Written task: Could you give the data below again, exactly and completely?

Supplied material:
◆ ◆ ◆ ◆ ◆
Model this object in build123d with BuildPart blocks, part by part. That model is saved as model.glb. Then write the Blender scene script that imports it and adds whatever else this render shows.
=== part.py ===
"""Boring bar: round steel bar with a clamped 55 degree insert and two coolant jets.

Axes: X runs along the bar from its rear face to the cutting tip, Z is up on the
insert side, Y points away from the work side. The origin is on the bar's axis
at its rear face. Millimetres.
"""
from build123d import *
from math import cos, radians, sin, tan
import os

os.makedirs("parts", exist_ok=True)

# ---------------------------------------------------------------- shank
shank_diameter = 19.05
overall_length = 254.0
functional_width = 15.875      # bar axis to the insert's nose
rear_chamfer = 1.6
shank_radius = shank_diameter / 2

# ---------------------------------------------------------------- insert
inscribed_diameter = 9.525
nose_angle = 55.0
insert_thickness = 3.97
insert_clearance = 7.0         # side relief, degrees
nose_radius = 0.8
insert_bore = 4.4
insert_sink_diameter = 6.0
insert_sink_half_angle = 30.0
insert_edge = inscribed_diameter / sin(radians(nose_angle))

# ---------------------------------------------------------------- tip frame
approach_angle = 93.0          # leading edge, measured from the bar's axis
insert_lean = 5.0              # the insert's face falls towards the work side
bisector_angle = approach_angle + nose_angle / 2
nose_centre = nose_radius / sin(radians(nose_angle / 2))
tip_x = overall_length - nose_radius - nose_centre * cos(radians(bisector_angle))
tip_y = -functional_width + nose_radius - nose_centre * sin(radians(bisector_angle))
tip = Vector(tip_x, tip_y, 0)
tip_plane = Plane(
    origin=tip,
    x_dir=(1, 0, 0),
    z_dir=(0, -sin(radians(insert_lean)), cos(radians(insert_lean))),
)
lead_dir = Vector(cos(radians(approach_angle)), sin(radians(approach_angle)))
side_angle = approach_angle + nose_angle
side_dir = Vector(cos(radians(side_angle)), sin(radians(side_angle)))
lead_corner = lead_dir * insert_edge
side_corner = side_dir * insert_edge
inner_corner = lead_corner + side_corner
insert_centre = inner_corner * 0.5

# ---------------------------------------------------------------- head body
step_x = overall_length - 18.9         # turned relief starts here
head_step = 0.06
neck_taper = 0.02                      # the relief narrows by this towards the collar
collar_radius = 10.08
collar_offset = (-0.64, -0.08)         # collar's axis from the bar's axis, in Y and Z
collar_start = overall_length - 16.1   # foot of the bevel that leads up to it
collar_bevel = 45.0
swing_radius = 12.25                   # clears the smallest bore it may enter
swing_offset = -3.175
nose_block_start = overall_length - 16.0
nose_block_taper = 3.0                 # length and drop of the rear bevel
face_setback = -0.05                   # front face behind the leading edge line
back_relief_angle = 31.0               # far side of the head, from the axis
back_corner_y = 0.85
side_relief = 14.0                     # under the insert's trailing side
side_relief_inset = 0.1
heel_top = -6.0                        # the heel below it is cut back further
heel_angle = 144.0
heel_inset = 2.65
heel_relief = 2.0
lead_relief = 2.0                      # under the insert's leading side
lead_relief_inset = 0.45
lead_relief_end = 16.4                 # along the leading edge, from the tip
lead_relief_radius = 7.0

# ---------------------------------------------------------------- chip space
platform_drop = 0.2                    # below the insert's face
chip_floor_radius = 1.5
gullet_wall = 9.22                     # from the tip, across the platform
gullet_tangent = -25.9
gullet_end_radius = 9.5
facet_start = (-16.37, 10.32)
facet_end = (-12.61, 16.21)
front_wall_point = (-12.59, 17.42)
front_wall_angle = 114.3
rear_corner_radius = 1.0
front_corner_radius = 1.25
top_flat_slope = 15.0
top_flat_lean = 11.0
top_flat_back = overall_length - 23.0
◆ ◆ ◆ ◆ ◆
Result of the task:
Model this object in build123d with BuildPart blocks, part by part. That model is saved as model.glb. Then write the Blender scene script that imports it and adds whatever else this render shows.
=== part.py ===
"""Boring bar: round steel bar with a clamped 55 degree insert and two coolant jets.

Axes: X runs along the bar from its rear face to the cutting tip, Z is up on the
insert side, Y points away from the work side. The origin is on the bar's axis
at its rear face. Millimetres.
"""
from build123d import *
from math import cos, radians, sin, tan
import os

os.makedirs("parts", exist_ok=True)

# ---------------------------------------------------------------- shank
shank_diameter = 19.05
overall_length = 254.0
functional_width = 15.875      # bar axis to the insert's nose
rear_chamfer = 1.6
shank_radius = shank_diameter / 2

# ---------------------------------------------------------------- insert
inscribed_diameter = 9.525
nose_angle = 55.0
insert_thickness = 3.97
insert_clearance = 7.0         # side relief, degrees
nose_radius = 0.8
insert_bore = 4.4
insert_sink_diameter = 6.0
insert_sink_half_angle = 30.0
insert_edge = inscribed_diameter / sin(radians(nose_angle))

# ---------------------------------------------------------------- tip frame
approach_angle = 93.0          # leading edge, measured from the bar's axis
insert_lean = 5.0              # the insert's face falls towards the work side
bisector_angle = approach_angle + nose_angle / 2
nose_centre = nose_radius / sin(radians(nose_angle / 2))
tip_x = overall_length - nose_radius - nose_centre * cos(radians(bisector_angle))
tip_y = -functional_width + nose_radius - nose_centre * sin(radians(bisector_angle))
tip = Vector(tip_x, tip_y, 0)
tip_plane = Plane(
    origin=tip,
    x_dir=(1, 0, 0),
    z_dir=(0, -sin(radians(insert_lean)), cos(radians(insert_lean))),
)
lead_dir = Vector(cos(radians(approach_angle)), sin(radians(approach_angle)))
side_angle = approach_angle + nose_angle
side_dir = Vector(cos(radians(side_angle)), sin(radians(side_angle)))
lead_corner = lead_dir * insert_edge
side_corner = side_dir * insert_edge
inner_corner = lead_corner + side_corner
insert_centre = inner_corner * 0.5

# ---------------------------------------------------------------- head body
step_x = overall_length - 18.9         # turned relief starts here
head_step = 0.06
neck_taper = 0.02                      # the relief narrows by this towards the collar
collar_radius = 10.08
collar_offset = (-0.64, -0.08)         # collar's axis from the bar's axis, in Y and Z
collar_start = overall_length - 16.1   # foot of the bevel that leads up to it
collar_bevel = 45.0
swing_radius = 12.25                   # clears the smallest bore it may enter
swing_offset = -3.175
nose_block_start = overall_length - 16.0
nose_block_taper = 3.0                 # length and drop of the rear bevel
face_setback = -0.05                   # front face behind the leading edge line
back_relief_angle = 31.0               # far side of the head, from the axis
back_corner_y = 0.85
side_relief = 14.0                     # under the insert's trailing side
side_relief_inset = 0.1
heel_top = -6.0                        # the heel below it is cut back further
heel_angle = 144.0
heel_inset = 2.65
heel_relief = 2.0
lead_relief = 2.0                      # under the insert's leading side
lead_relief_inset = 0.45
lead_relief_end = 16.4                 # along the leading edge, from the tip
lead_relief_radius = 7.0

# ---------------------------------------------------------------- chip space
platform_drop = 0.2                    # below the insert's face
chip_floor_radius = 1.5
gullet_wall = 9.22                     # from the tip, across the platform
gullet_tangent = -25.9
gullet_end_radius = 9.5
facet_start = (-16.37, 10.32)
facet_end = (-12.61, 16.21)
front_wall_point = (-12.59, 17.42)
front_wall_angle = 114.3
rear_corner_radius = 1.0
front_corner_radius = 1.25
top_flat_slope = 15.0
top_flat_lean = 11.0
top_flat_back = overall_length - 23.0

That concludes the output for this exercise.